Common questions about why training fails.

What is the transfer problem in training?
The transfer problem is the gap between what people learn in a training session and what they actually apply on the job. Research shows up to 90% of training content is not applied within 90 days without structured reinforcement. It is not a content problem. It is a structural one.
Why does most corporate training fail to stick?
Most corporate training is designed as a single event. Behaviour change requires repetition, context-specific practice, and ongoing reinforcement. When training ends and people return to full workloads with no follow-up mechanism, skills decay rapidly regardless of how well the session was delivered.
How long does it take for training to change behaviour?
Behaviour change is not an event. Research from training psychology suggests people need 20 to 30 practice repetitions before a new skill becomes instinctive. A single workshop produces awareness, not habit. Lasting change requires structured practice and reinforcement over weeks, not a one-off session.
What is the difference between training and enablement?
Training delivers knowledge and skills in a structured session. Enablement is the broader system that ensures those skills are applied and sustained in real work situations.
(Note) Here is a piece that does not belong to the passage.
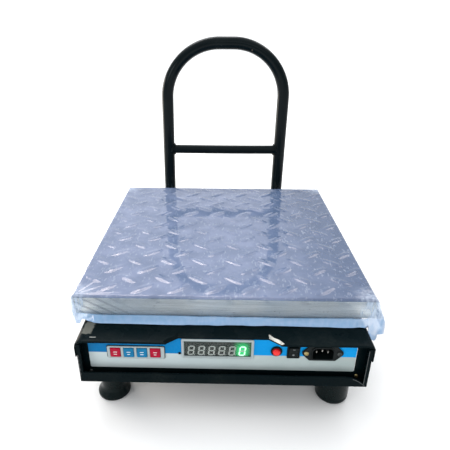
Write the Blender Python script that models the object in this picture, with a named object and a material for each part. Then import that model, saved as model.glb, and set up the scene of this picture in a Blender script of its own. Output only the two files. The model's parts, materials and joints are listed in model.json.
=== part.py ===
"""Platform shipping scale with a rear push handle, as separate sub-parts.

Metres, +Z up. The origin is on the floor under the platform's centre: +X is the
operator's right and +Y runs from the control panel at the front to the handle at the back.
"""

import math

import bmesh
import bpy
from mathutils import Matrix, Vector

# ---- driving dimensions -------------------------------------------------------------
GAP = 0.0003                      # clearance between pieces that touch

PLATFORM_SIDE = 0.380
PLATFORM_TOP = 0.148              # flat of the chequer plate, under its lugs
PLATE = 0.003
SKIRT_BOTTOM = 0.1204
LUG_LENGTH = 0.030
LUG_WIDTH = 0.0074
LUG_HEIGHT = 0.0012
LUG_PITCH = 0.0465                # between lugs of the same lean
LUG_LEAN = math.radians(38)
LUG_ORIGIN = (0.0120, -0.0095)    # centre of a lug that leans left, from which the grids run

FILM = 0.0005
FILM_TOP = PLATFORM_TOP + LUG_HEIGHT + GAP + FILM
FILM_HEM = 0.1152
FILM_HEM_X = 0.1950
FILM_HEM_Y = 0.2015
FILM_CORNER = 0.012               # how far a corner's fold starts from the corner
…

Enablement includes practice, coaching, reinforcement, and measurement. Training without enablement produces limited behaviour change.
How do you measure whether training has worked?
Completion rates and satisfaction scores measure whether a program happened. They do not measure whether behaviour changed or performance improved. Effective measurement tracks observable behaviour change before and after a program, and connects that change to business outcomes like revenue, retention, or customer satisfaction.